Parallèlement, la classe des fonctionnaires lettrés se reconstitue et cimente ses rangs. La pensée confucéenne est de nouveau à l’honneur et constitue la base de l’éducation. Certains compilent de gros ouvrages d’érudition : manuels de politique, histoires ou encyclopédies. D’autres développent une littérature de délassement ; le conte en prose apparaît, et la poésie atteint alors un de ses sommets ; trois grands poètes sont restés particulièrement célèbres : Li Bo (Li Po), Du Fu (Tou Fou) et Bo Juyi (Po Kiu-yi). Les sciences progressent également, notamment la médecine, la cartographie et l’astronomie. La xylographie apparaît, utilisée au début pour multiplier des textes bouddhiques ; ses progrès vont bientôt permettre une plus rapide propagation des connaissances.

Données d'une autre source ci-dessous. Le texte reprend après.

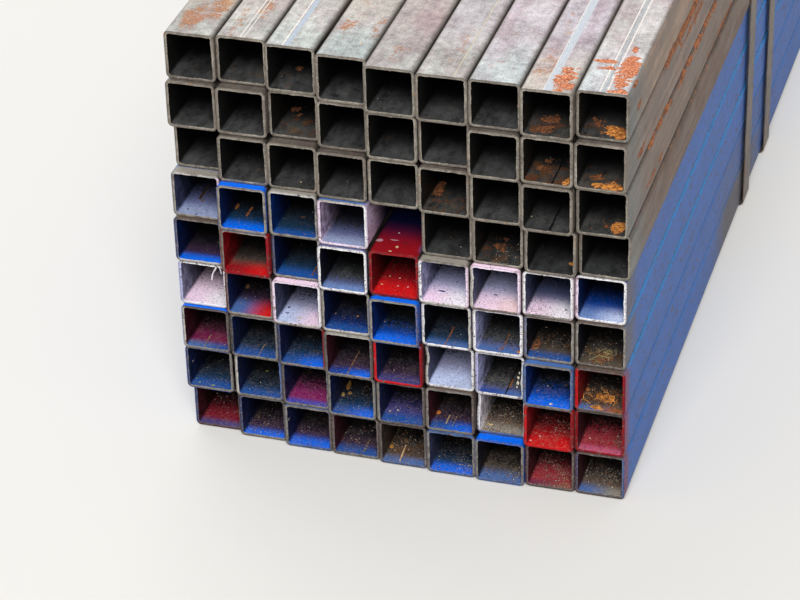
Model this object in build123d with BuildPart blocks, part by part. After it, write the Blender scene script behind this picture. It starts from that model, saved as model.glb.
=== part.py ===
from build123d import *
import os

# Stack of square welded steel tubes: nine layers of nine, tied with flat steel straps.
# X runs across the layers, +Y along the tubes away from the uneven front ends, +Z up.
# The origin is the centre of the bottom of the strapped stack, on the floor. Sizes are in mm.

# Tube
tube_width = 50.0
tube_wall = 3.0
tube_length = 6000.0
outer_radius = 5.0
inner_bevel = 1.5

# Stack, with the layer on top as layer 1 and the column on the left as column 1
layer_gap = 0.5
tuck = 0.3

# Distance of each tube's front end behind the common front line, by layer and column
end_setback = [
    [13, 17, 11, 3, -9, -12, -11, -17, -8],
    [9, 7, 14, 4, -5, -2, -16, -15, -14],
    [22, 4, 3, -3, -3, -7, -9, -16, -9],
    [12, -3, -1, -5, 120, 0, -3, -7, 0],
    [10, -1, 5, -7, -4, -7, -6, -4, 1],
    [12, 4, -1, -2, -10, -3, -2, -2, 0],
    [9, 6, 3, -3, -4, 2, 1, -8, -3],
    [13, 11, 8, 1, 0, 0, 8, -4, 0],
    [21, 14, 8, 6, 3, 0, -2, 1, 1],
]

# Start of each layer along X, and the daylight between its tubes from left to right
layer_start = [-1.0, -1.5, -0.9, -3.5, -3.6, -2.9, -1.9, -2.6, 1.0]
side_gaps = [
    [tuck, tuck, 2.5, tuck, 0.6, tuck, tuck, tuck],
    [0.9, tuck, 1.5, 0.8, tuck, 0.7, 0.5, tuck],
    [tuck, tuck, 0.7, 1.6, 0.4, 0.9, 0.4, 1.3],
    [1.7, 1.5, 0.8, 0.7, 1.8, tuck, 1.9, 1.0],
    [1.8, 0.7, tuck, 1.0, tuck, 0.7, 1.1, tuck],
    [1.2, 0.6, 0.5, 1.2, 0.8, 0.9, 0.6, tuck],
    [1.8, tuck, 0.4, 1.1, 0.8, 0.8, tuck, tuck],
    [3.1, tuck, tuck, 1.2, tuck, tuck, tuck, tuck],
    [tuck, tuck, tuck, 0.4, 0.4, tuck, 0.5, tuck],
]

# Straps and seals
strap_width = 32.0
strap_thickness = 0.9
strap_clearance = 0.3
strap_slack = 1.0
strap_inset = 609.0
strap_spacing = 126.0
strap_end_overlap = 110.0
strap_end_gap = 0.15
ramp_length = 55.0
ramp_radius = 600.0
seal_length = 57.0
seal_wall = 0.9
seal_clearance = 0.2
seal_place = 95.0
notch_size = 3.0
notch_pitch = 22.0

# Places that follow from the sizes above
layer_pitch = tube_width + layer_gap
layers = len(end_setback)
stack_floor = strap_thickness + strap_clearance
stack_top = stack_floor + layers * tube_width + (layers - 1) * layer_gap


def tube_lefts(layer):
    """Left side of each tube of a layer, before the stack is centred."""
    lefts = [layer_start[layer]]
    for gap in side_gaps[layer]:
        lefts.append(lefts[-1] + tube_width + gap)
    return lefts


stack_left = min(tube_lefts(layer)[0] for layer in range(layers))
stack_right = max(tube_lefts(layer)[-1] for layer in range(layers)) + tube_width
front_end = min(min(row) for row in end_setback)
rear_end = tube_length + max(max(row) for row in end_setback)
centre_x = (stack_left + stack_right) / 2
centre_y = (front_end + rear_end) / 2
half_stack = (stack_right - stack_left) / 2

os.makedirs("parts", exist_ok=True)


def write(name, part):
    part.label = name
    export_step(part, f"parts/{name}.step")


# Section of one tube, centred
with BuildSketch() as bore:
    Rectangle(tube_width - 2 * tube_wall, tube_width - 2 * tube_wall)
    chamfer(bore.vertices(), inner_bevel)
with BuildSketch() as section:
    RectangleRounded(tube_width, tube_width, outer_radius)
    add(bore.sketch, mode=Mode.SUBTRACT)

# Layers of tubes, each tube pushed in or out by its own setback
for layer in range(layers):
    centre_z = stack_top - tube_width / 2 - layer * layer_pitch
    with BuildPart() as tubes:
        for column, left in enumerate(tube_lefts(layer)):
            front_y = end_setback[layer][column] - centre_y
            with BuildSketch(Plane.XZ.offset(-front_y)):
                with Locations((left + tube_width / 2 - centre_x, centre_z)):
                    add(section.sketch)
            extrude(amount=-tube_length)
    write(f"tube_layer_{layer + 1}", tubes.part)

# Centre line of a strap: from its lower end on top, clockwise round the stack to the end that laps over it
seal_x = half_stack - seal_place
lower_level = stack_top + seal_wall + 2 * seal_clearance + strap_thickness / 2
upper_level = lower_level + strap_thickness + strap_end_gap
under_level = strap_thickness / 2
side_line = half_stack + strap_slack + strap_thickness / 2
lap_start = seal_x - strap_end_overlap / 2
lap_end = seal_x + strap_end_overlap / 2
corner_radius = outer_radius + strap_slack + strap_thickness / 2
route_points = [
    (lap_start, lower_level),
    (side_line, lower_level),
    (side_line, under_level),
    (-side_line, under_level),
    (-side_line, lower_level),
    (lap_start - ramp_length, lower_level),
    (lap_start - strap_thickness, upper_level),
    (lap_end, upper_level),
]
route_radii = [corner_radius] * 4 + [ramp_radius] * 2

# Straps in pairs near both ends and at the middle, each closed by a notched seal round its lapped ends
pair_starts = [strap_inset, (tube_length - strap_spacing) / 2, tube_length - strap_inset - strap_spacing]
strap_centres = [start + step - centre_y for start in pair_starts for step in (0, strap_spacing)]
cavity_height = 2 * strap_thickness + strap_end_gap + 2 * seal_clearance
cavity_width = strap_width + 2 * seal_clearance
seal_middle = (lower_level + upper_level) / 2

for number, strap_y in enumerate(strap_centres, start=1):
    with BuildPart() as strap:
        with BuildLine(Plane.XZ.offset(-strap_y)) as route:
            FilletPolyline(*route_points, radius=route_radii)
        with BuildSketch(Plane(origin=route.line @ 0, z_dir=route.line % 0)):
            Rectangle(strap_thickness, strap_width)
        sweep()
    write(f"strap_{number}", strap.part)

    with BuildPart() as seal:
        with BuildSketch(Plane.YZ.offset(seal_x - seal_length / 2)):
            with Locations((strap_y, seal_middle)):
                Rectangle(cavity_width + 2 * seal_wall, cavity_height + 2 * seal_wall)
                Rectangle(cavity_width, cavity_height, mode=Mode.SUBTRACT)
        extrude(amount=seal_length)
        # Two notches bitten down into each long edge
        with BuildSketch(Plane.XY.offset(seal_middle)):
            with Locations((seal_x, strap_y)):
                with GridLocations(notch_pitch, cavity_width + 2 * seal_wall, 2, 2):
                    RegularPolygon(notch_size, 4)
        extrude(amount=cavity_height / 2 + seal_wall, mode=Mode.SUBTRACT)
    write(f"strap_seal_{number}", seal.part)
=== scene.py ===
import math
import random

import bpy
import numpy as np
from mathutils import Matrix, Vector, noise


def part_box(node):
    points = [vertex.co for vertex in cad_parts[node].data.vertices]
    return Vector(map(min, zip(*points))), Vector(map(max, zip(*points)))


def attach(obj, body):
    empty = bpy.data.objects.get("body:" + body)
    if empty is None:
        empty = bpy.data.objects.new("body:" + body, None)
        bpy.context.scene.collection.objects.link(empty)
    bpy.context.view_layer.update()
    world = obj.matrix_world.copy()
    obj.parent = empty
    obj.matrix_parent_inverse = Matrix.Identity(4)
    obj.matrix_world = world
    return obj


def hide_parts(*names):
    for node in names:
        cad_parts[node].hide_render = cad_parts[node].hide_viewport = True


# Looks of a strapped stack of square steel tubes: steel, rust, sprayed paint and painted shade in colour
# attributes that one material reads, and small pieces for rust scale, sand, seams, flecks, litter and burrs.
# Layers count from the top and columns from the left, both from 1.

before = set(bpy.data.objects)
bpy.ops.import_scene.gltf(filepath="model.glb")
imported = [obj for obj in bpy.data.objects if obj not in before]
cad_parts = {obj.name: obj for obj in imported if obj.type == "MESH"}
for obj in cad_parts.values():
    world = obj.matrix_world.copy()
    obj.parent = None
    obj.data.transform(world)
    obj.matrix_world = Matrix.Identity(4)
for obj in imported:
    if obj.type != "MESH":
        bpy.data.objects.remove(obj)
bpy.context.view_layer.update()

MM = 0.001
LAYERS = 9
COLUMNS = 9

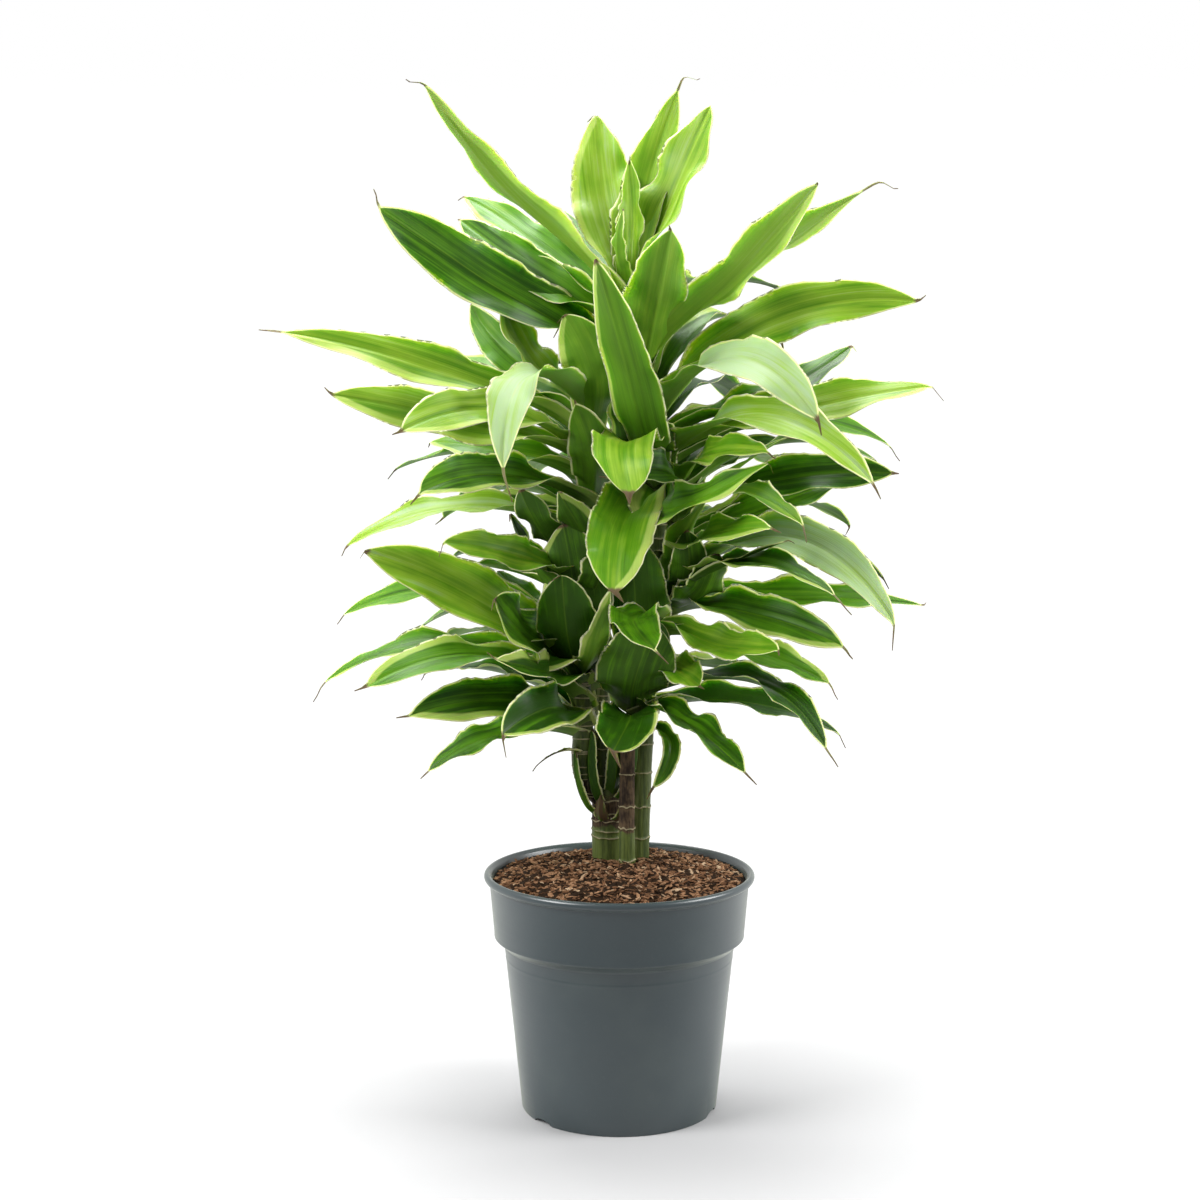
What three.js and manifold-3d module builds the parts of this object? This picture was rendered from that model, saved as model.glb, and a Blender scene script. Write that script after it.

Les Song et les Yuan (xe-xive s.)

De 907 à 960, l’espace chinois est une fois de plus partagé. Profitant du désordre intérieur, les peuples de la steppe font sentir leur présence. C’est une période de transition, de gestation, connue dans les Histoires officielles sous le nom de « période des Cinq Dynasties ». Durant ce demi-siècle, en effet, cinq « dynasties » font parler d’elles en Chine du Nord. En 936, par exemple, un Turc sinisé, Shi Jingtang (Che King-t’ang), fonde la dynastie éphémère des Jin (Tsin) postérieurs ; fait important, il transfère sa capitale à Bianzhou (Pien-tcheou), l’actuelle Kaifeng (K’ai-fong), abandonnant aux Khitans (Kitat), des « Barbares » apparentés aux Mongols, la région de Pékin ; ceux-ci fondent une nouvelle dynastie sur le modèle chinois, celle des Liao (Leao), et vont bientôt se lancer dans de nouvelles conquêtes. Dans le Sud apparaissent plusieurs petits royaumes distincts, mais la division politique ne correspond pas cette fois à une régression économique ; les régions du bas Yangzi et du Sichuan continuent à se développer (fabrication de la porcelaine, commerce du thé), et les riches tombeaux récemment découverts dans les environs de Nankin et de Chengdu (Tch’eng-tou) peuvent donner une idée du luxe qui existait alors dans ces villes. C’est alors que se généralisent l’usage de la monnaie fiduciaire ainsi que celui de l’imprimerie.